Short exercise » Lines after the one containing "return -0.0265 - 0.022" are to be omitted; print exactly each line from the start of the records up to and including it.

******

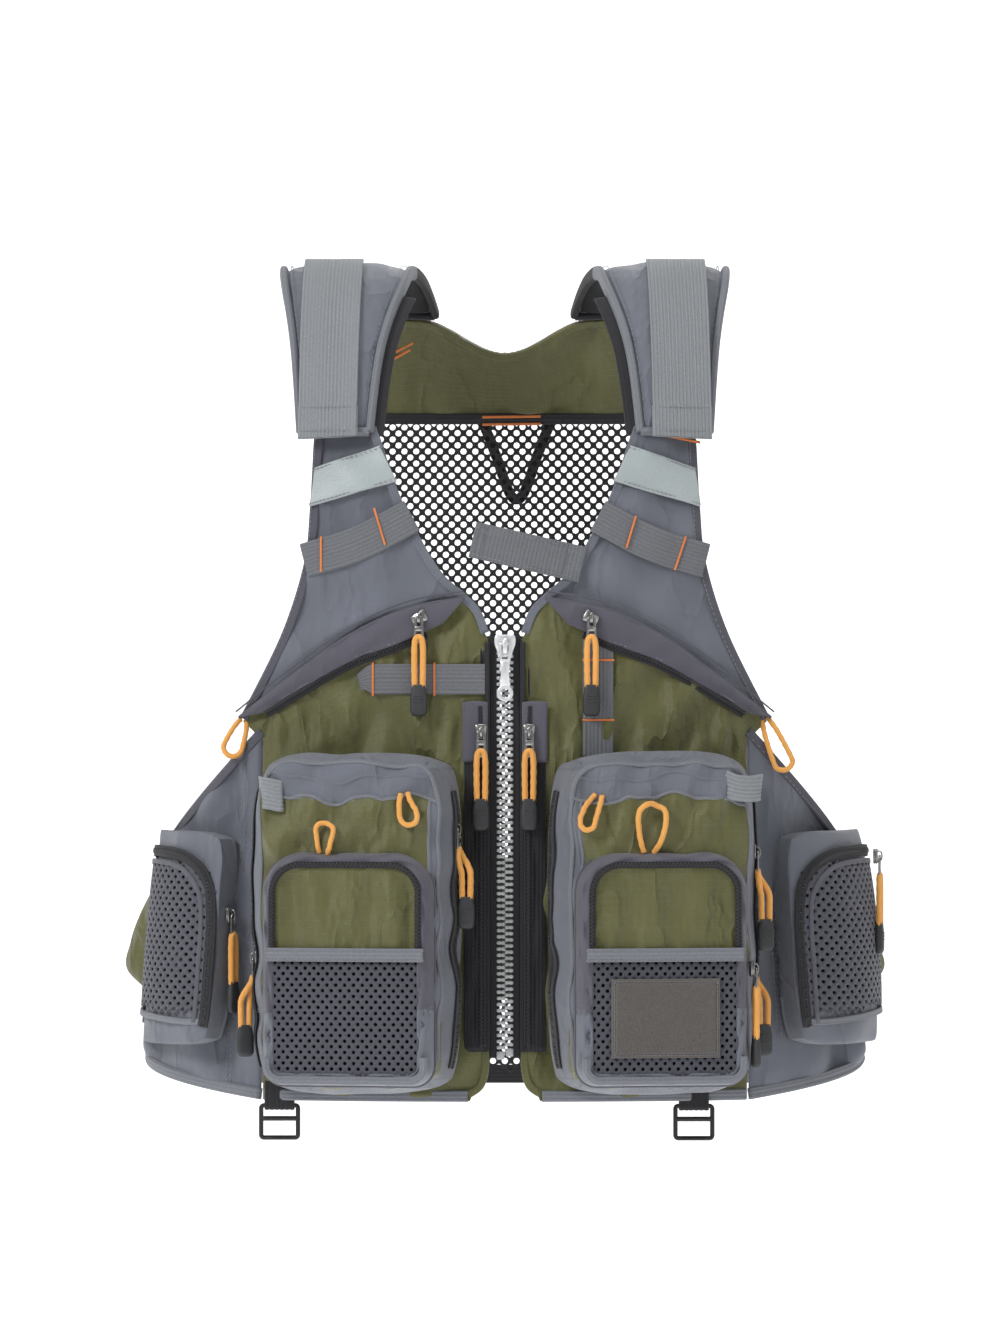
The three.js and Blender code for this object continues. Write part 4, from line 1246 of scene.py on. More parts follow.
@dataclass
class Back:
    """The olive yoke inside the neck, the open net below it, the rear pouch and the net's hanger."""

    yoke: tuple = ((140, -30, -140, -30, -9), (134, -58, -134, -58, -5), (127, -88, -127, -88, 0))
    net_edge: tuple = ((127, -89.5), (128, -153), (132, -191), (146, -238), (157, -292), (157, -378),
        (157, -540))
    net_pitch: tuple[float, float] = (0.008, 0.0041)
    net_hole: float = 0.0044
    pouch_start: float = 108.0
    pouch_top: float = -0.388
    pouch_height: float = 0.096
    hanger: tuple[float, float, float, float] = (0.008, -0.093, 0.023, 0.054)

    def build(self) -> None:
        """Builds the whole back."""
        self.build_yoke()
        self.build_net()
        self.build_pouch()
        self.build_hanger()

    def neck(self, x: Array) -> Array:
        """The neck's height: level under the shoulder pads and dipping by a squared cosine between them."""
        return -0.0265 - 0.022 * np.cos(np.pi / 2 * np.clip(x / 0.06, -1, 1)) ** 2

    def build_yoke(self) -> None:
        """A satin ripstop yoke with soft upright folds, bound along the neck."""
        u, v = span(150, 34)
        x, z = rows_between(self.yoke, u, v)
        z = z + (self.neck(x) - z[:1]) * (1 - v)
        folds = Ripple(3, 0.0022, 0.04, 0.3, 11).at(x, z) * smooth(0, 0.15, v) * smooth(1, 0.85, v)
        parts = Parts()
        outer = FORM.raised(FORM.back_face, x, z, 0.0016 + folds)
        parts.shell(outer, FORM.raised(FORM.back_face, x, z, 0.0006 + folds), OLIVE)
        obj = parts.build("back_yoke_cloth")
        settle(obj, ["back_yoke"])
        trim = Parts()
        neck = [(x, float(self.neck(np.array(x * MM))) / MM - 1.0) for x in np.linspace(-88, 88, 15)]
        line = Line.on(FORM.back_face, neck, 0.0011, 90)
        strap(trim, line, 0.0052, 0.0034, OLIVE)
        seam = Line.on(FORM.back_face, [(-126, -88.8), (0, -88.8), (126, -88.8)], 0.0012, 90)
        strap(trim, seam, 0.0052, 0.0036, BLACK_TAPE)
        stitch(trim, line.moved(0.0022, 0.0018), THREAD)
        for level in (-84.5, -87.5):
            seam = Line.on(FORM.back_face, [(-124, level), (0, level), (124, level)], 0.002, 80)
            stitch(trim, seam, OLIVE_THREAD)
        settle(trim.build("back_yoke_trim"))
        tacks = Parts()
        marks = [((-15, -88.5), (24, -88.0)), ((-15, -93.5), (24, -93.0)), ((-77, -47), (-62, -39.5)),
            ((-77, -51), (-64, -44)), ((75, -38.5), (91, -49)), ((74, -43), (88, -52)),
            ((-90, -94), (-82, -94))]
        for a, b in marks:
            for lift in (-0.0006, 0.0026):
                seam = Line.on(FORM.back_face, [a, b], lift, 24)
                bartack(tacks, seam, TACK, 0.0022)
        settle(tacks.build("back_bartacks"))

    def build_net(self) -> None:
        """A net with real holes between solid bands, hung from the yoke to the hem."""
        edge = np.array(self.net_edge) * MM

        def inside(x: Array, z: Array) -> Array:
            """Whether a hole lies clear of the bands."""
            half = np.interp(-z, -edge[:, 1], edge[:, 0]) - 0.0045
            return (np.abs(x) < half) & (z < -0.0945) & (z > -0.531)

        def place(x: Array, z: Array, lift: float) -> Array:
            """A point of the net."""
            wave = Ripple(5, 0.0012, 0.16, 0.2, 7).at(x, z)
            return FORM.raised(FORM.back_face, x, z, lift + 0.0005 + wave)

        parts = Parts()
        area = (-0.16, 0.16, -0.535, -0.091)
        count = holed(parts, place, area, inside, self.net_pitch, self.net_hole, 0.0009, BACK_NET)
        log.info("back net: %d holes", count)
        band = Parts()
        top = Line.on(FORM.back_face, [(-126.5, -91.2), (0, -91.2), (126.5, -91.2)], 0.0009, 90)
        strap(band, top, 0.0055, 0.0022, BACK_NET)
        foot = Line.on(FORM.back_face, [(-156, -535), (0, -535), (156, -535)], 0.0009, 90)
        strap(band, foot, 0.0125, 0.003, BLACK_TAPE)
        stitch(band, foot.moved(0.003, 0.0016), THREAD)
        for sign in (-1, 1):
            places = [(sign * (x - 3.4), z) for x, z in self.net_edge]
            side = Line.on(FORM.back_face, places, 0.001, 150)
            strap(band, side, 0.0105, 0.0032, BLACK_TAPE)
            stitch(band, side.moved(0.003, 0.0017), THREAD)
            stitch(band, side.moved(-0.003, 0.0017), THREAD)
        net = parts.build("back_net_cloth")
        settle(net, ["back_mesh"])
        settle(band.build("back_net_bands"))

    def pouch_depth(self, u: Array, v: Array) -> Array:
        """How far the pouch stands out: deepest near its foot, deeper in the middle than at its ends."""
        full = 0.74 + 0.26 * np.sin(np.pi * u)
        return full * spline(np.array([[8], [22], [35], [46], [50], [14]]) * MM, v)[..., 0]

    def build_pouch(self) -> None:
        """A sagging ripstop bag across the back, with its zip along the top."""
        u, v = span(260, 60)
        angle = self.pouch_start + (360 - 2 * self.pouch_start) * u
        z = self.pouch_top - self.pouch_height * v
        run = (angle - 180) / 180 * 0.36
        folds = Ripple(11, 0.0022, 0.05, 0.16, 12).at(run, z) * np.sin(np.pi * v) ** 0.5
        rim = np.minimum(smooth(0, 0.012, u), smooth(1, 0.988, u)) * smooth(1.0, 0.93, v) ** 0.6
        depth = self.pouch_depth(u, v) * (0.12 + 0.88 * rim) + folds * rim
        outer = FORM.raised(FORM.around, angle, z, 0.005 + depth)
        inner = FORM.raised(FORM.around, angle, z, np.full(u.shape, 0.0048))
        parts = Parts()
        parts.shell(outer, inner, OLIVE)
        obj = parts.build("rear_pouch_bag")
        settle(obj, ["back_pouch"])
        trim = Parts()
        a = np.linspace(self.pouch_start + 5, 355 - self.pouch_start, 9)
        for drop, width, finish in ((0.0075, 0.015, BLACK_TAPE),):
            places = [(x, self.pouch_top - drop) for x in a]
            t = (a - self.pouch_start) / (360 - 2 * self.pouch_start)
            lift = float(self.pouch_depth(t, np.full(9, drop / self.pouch_height)).mean())
            line = Line.on(FORM.around, places, 0.0075 + lift, 160, mm=False)
            strap(trim, line, width, 0.0016, finish)
            coil(trim, line.moved(0, 0.0009), COIL)
        settle(trim.build("rear_pouch_zip"))

    def build_hanger(self) -> None:
        """A braided V that hangs from the yoke's seam and stands a little off the back."""
        x, top, half, drop = self.hanger
        parts = Parts()
        heads = FORM.raised(FORM.back_face, np.array([x - half, x + half]), np.array([top, top]), 0.0052)
        foot = FORM.raised(FORM.back_face, np.array([x]), np.array([top - drop]), 0.0155)[0]
        bend = foot + [0, 0, 0.004]
        knots = [heads[0], heads[0] * 0.5 + bend * 0.5 + [-0.002, 0, 0], bend + [-0.006, 0, 0.003], foot,
            bend + [0.006, 0, 0.003], heads[1] * 0.5 + bend * 0.5 + [0.002, 0, 0], heads[1]]
        path = even(spline(knots, np.linspace(0, 1, 200)), 110)
        out = unit(np.cross([1.0, 0, 0], unit(heads.mean(0) - foot)))
        out = out if out[1] > 0 else -out
        wave = 1 + 0.1 * np.abs(np.sin(np.linspace(0, np.pi * 26, 110)))
        parts.sweep(path, out, ribbed(0.0066, 0.0032, 4, 0.0008), BACK_NET, scale=wave)
        bar = Line(np.linspace(heads[0] + [-0.003, 0, 0.001], heads[1] + [0.003, 0, 0.001], 30),
            np.tile([0.0, 1, 0], (30, 1)))
        strap(parts, bar, 0.007, 0.003, BACK_NET, 5)
        settle(parts.build("landing_net_hanger"), ["net_hanger"])


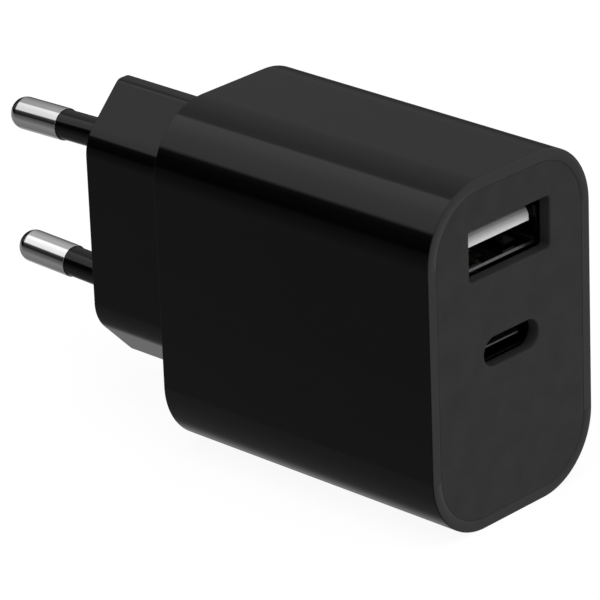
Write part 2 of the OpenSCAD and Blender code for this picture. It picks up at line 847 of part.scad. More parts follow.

******

Finished exercise »
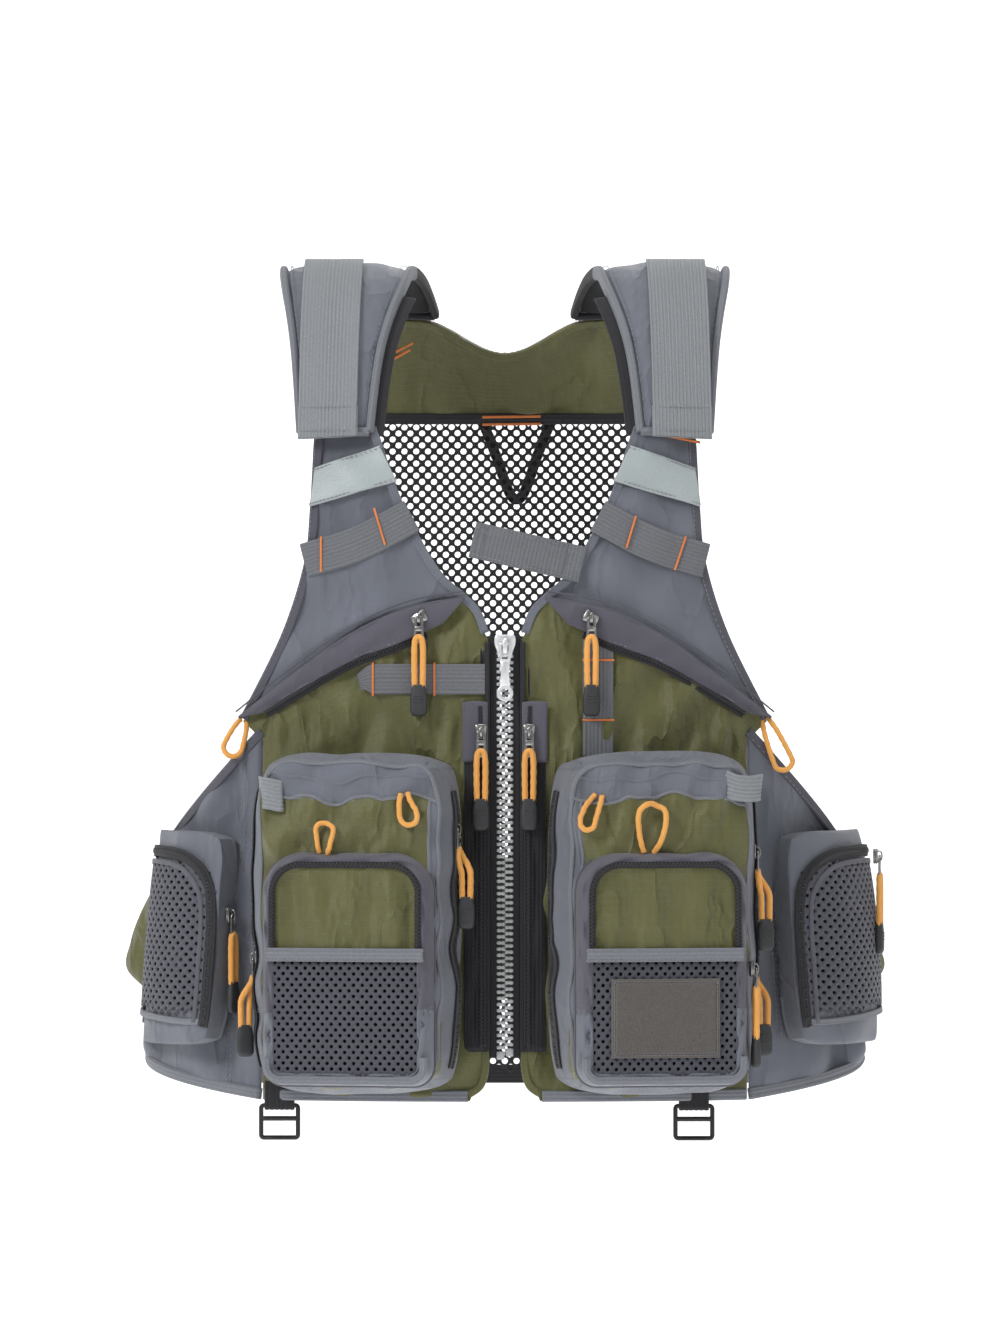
The three.js and Blender code for this object continues. Write part 4, from line 1246 of scene.py on. More parts follow.
@dataclass
class Back:
    """The olive yoke inside the neck, the open net below it, the rear pouch and the net's hanger."""

    yoke: tuple = ((140, -30, -140, -30, -9), (134, -58, -134, -58, -5), (127, -88, -127, -88, 0))
    net_edge: tuple = ((127, -89.5), (128, -153), (132, -191), (146, -238), (157, -292), (157, -378),
        (157, -540))
    net_pitch: tuple[float, float] = (0.008, 0.0041)
    net_hole: float = 0.0044
    pouch_start: float = 108.0
    pouch_top: float = -0.388
    pouch_height: float = 0.096
    hanger: tuple[float, float, float, float] = (0.008, -0.093, 0.023, 0.054)

    def build(self) -> None:
        """Builds the whole back."""
        self.build_yoke()
        self.build_net()
        self.build_pouch()
        self.build_hanger()

    def neck(self, x: Array) -> Array:
        """The neck's height: level under the shoulder pads and dipping by a squared cosine between them."""
        return -0.0265 - 0.022 * np.cos(np.pi / 2 * np.clip(x / 0.06, -1, 1)) ** 2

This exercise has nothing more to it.